A village made of driftwood

Azulik is built like a treehouse village designed by someone who studied Mayan architecture and then ate mushrooms in a good way. The entire structure is salvaged driftwood and bejuco vines, woven and curved into walkways, staircases, and rooms that feel more like nests than suites. Nothing is straight. Nothing is level. The railings are branches. The floors slope gently toward the sea. Walking through the property at night, by candlelight, with the sound of waves below, you half expect to run into a shaman. You will, actually — they have one on staff.

The Sky Villa is the room people photograph, and for good reason. It's perched at the top of the property with a curved wooden bathtub that faces a wall of open air — no glass, no screen, just the Caribbean stretching out until it becomes sky. At sunset, the whole room turns copper and pink. You lie in the tub and watch pelicans dive. It is, without qualification, one of the most absurd and beautiful places to take a bath on earth. The bed is a low platform draped in white linen and mosquito netting, and you sleep to the sound of waves hitting the rocks below. There is no air conditioning. The breeze is the air conditioning. Some nights it works brilliantly. Some nights you sweat and listen to geckos clicking on the ceiling and wonder if this is what reconnecting with nature actually means.

The showers are rainwater. The toilets are composting. The soap smells like copal. None of this is performative — or if it is, the performance is thorough enough that it stops mattering. The restaurant, Kin Toh, sits in a massive nest-shaped structure suspended above the jungle canopy. You eat slow-roasted cochinita pibil and drink mezcal from hand-thrown clay cups while howler monkeys argue in the trees below. I dropped a tortilla chip into the void and felt briefly guilty about littering in paradise.

You sleep to the sound of waves on rock and wake to the sound of a howler monkey that sounds exactly like a man being dramatic about something.

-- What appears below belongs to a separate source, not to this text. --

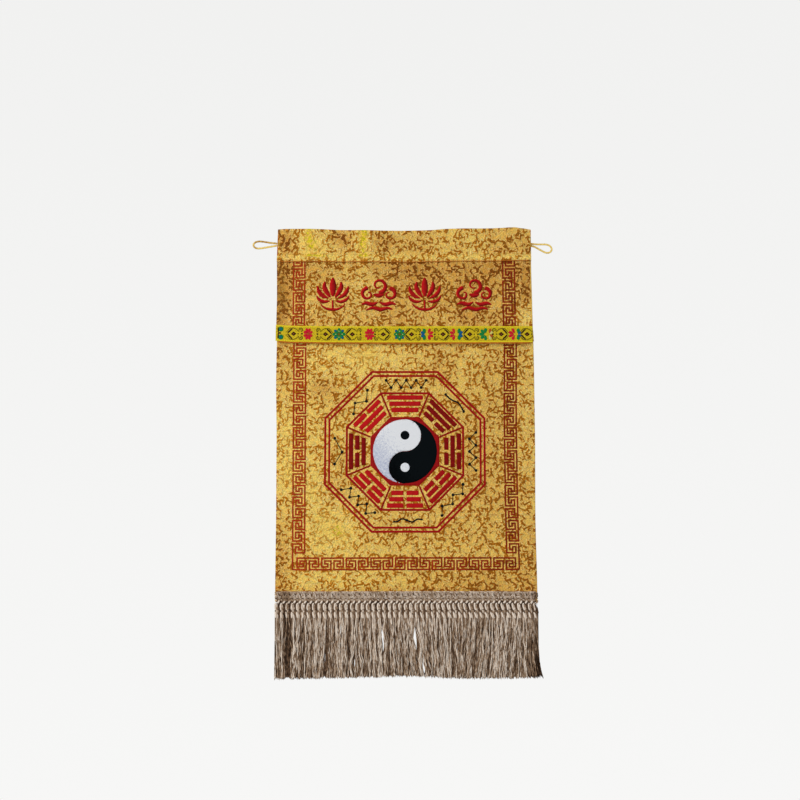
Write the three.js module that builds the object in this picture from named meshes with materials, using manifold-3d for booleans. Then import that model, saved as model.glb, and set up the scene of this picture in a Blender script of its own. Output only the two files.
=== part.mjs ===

What Azulik gets right about its location is the tension. Tulum's beach road has become a cliché of influencer tourism — crystal shops, overpriced smoothie bars, DJ sets at brunch — and Azulik sits right in the middle of it while somehow feeling apart from it. Step outside the wooden archway and you're back on the sand road with the boutique hotels and the guys selling psilocybin truffles from backpacks. Walk fifteen minutes north and you hit the Tulum ruins, where Mayan temples sit on a cliff above a beach so blue it looks edited. Walk south and the road thins out, the hotels disappear, and you reach the Sian Ka'an Biosphere Reserve, where the jungle wins. The property exists at the hinge point between spectacle and wilderness.

The honest thing: the no-phone, no-electricity concept is beautiful and also occasionally inconvenient. You can't charge anything. You can't check if your flight changed. The candles are romantic until you need to find the composting toilet at 3 AM and realize you're navigating by moonlight on an uneven wooden floor in bare feet. The staff will retrieve your phone from the box if you ask, but they look at you the way a yoga teacher looks at someone checking their watch during savasana. You learn to stop asking.

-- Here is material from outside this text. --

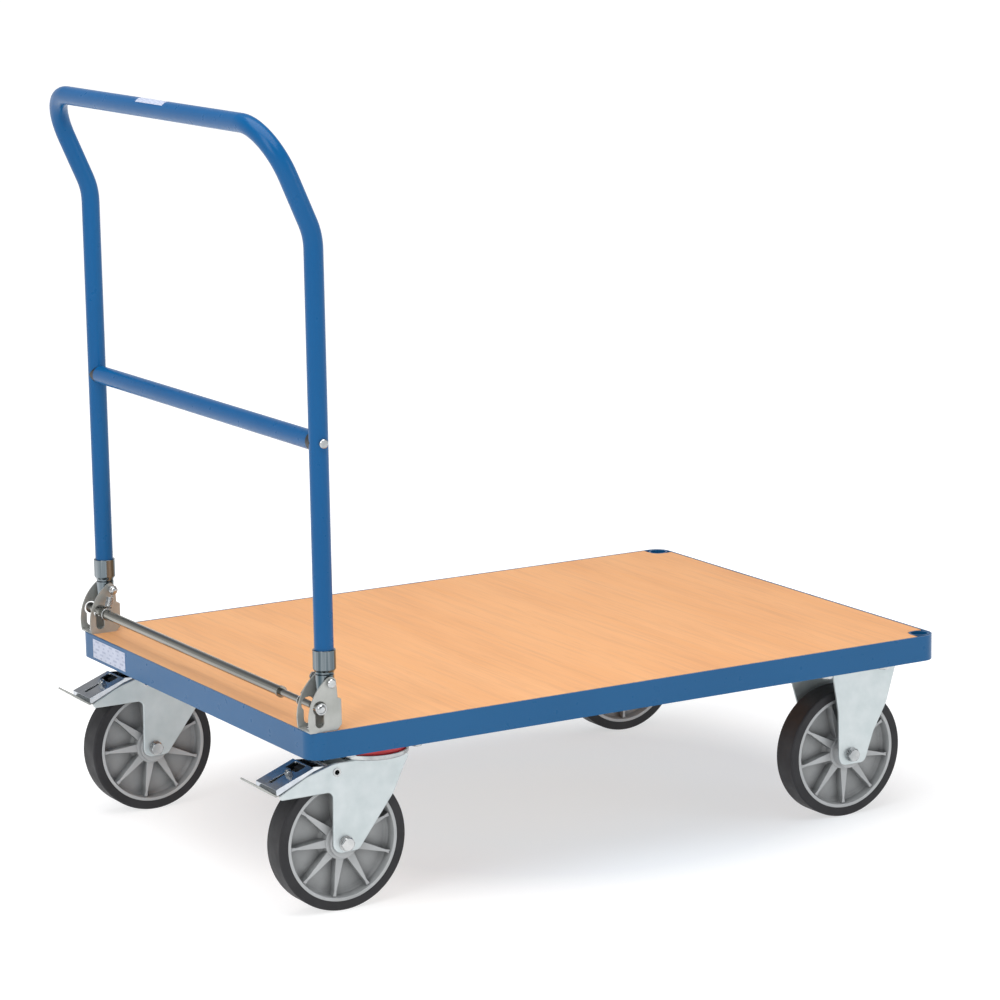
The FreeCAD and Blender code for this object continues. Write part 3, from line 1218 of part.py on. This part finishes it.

Walking out into the light

On the last morning, you walk back up the sand road toward the highway. The coconut-bicycle man is there again, same spot, same cooler. The jungle is louder than you remember — or maybe you're just listening now. A woman at a roadside stand called Doña Lupita's is making tlacoyos on a comal, and you eat one standing up, blue corn and black bean, while waiting for the colectivo back to town. It costs $0. The ruins are visible through the trees to the north, gray stone against green. You notice, for the first time, that the power lines have orchids growing on them.

A night in one of Azulik's Sky Villas starts around $869, which buys you a driftwood nest above the Caribbean, a sunset bath, candlelit dinners in a treehouse, and the strange luxury of not knowing what time it is for a while.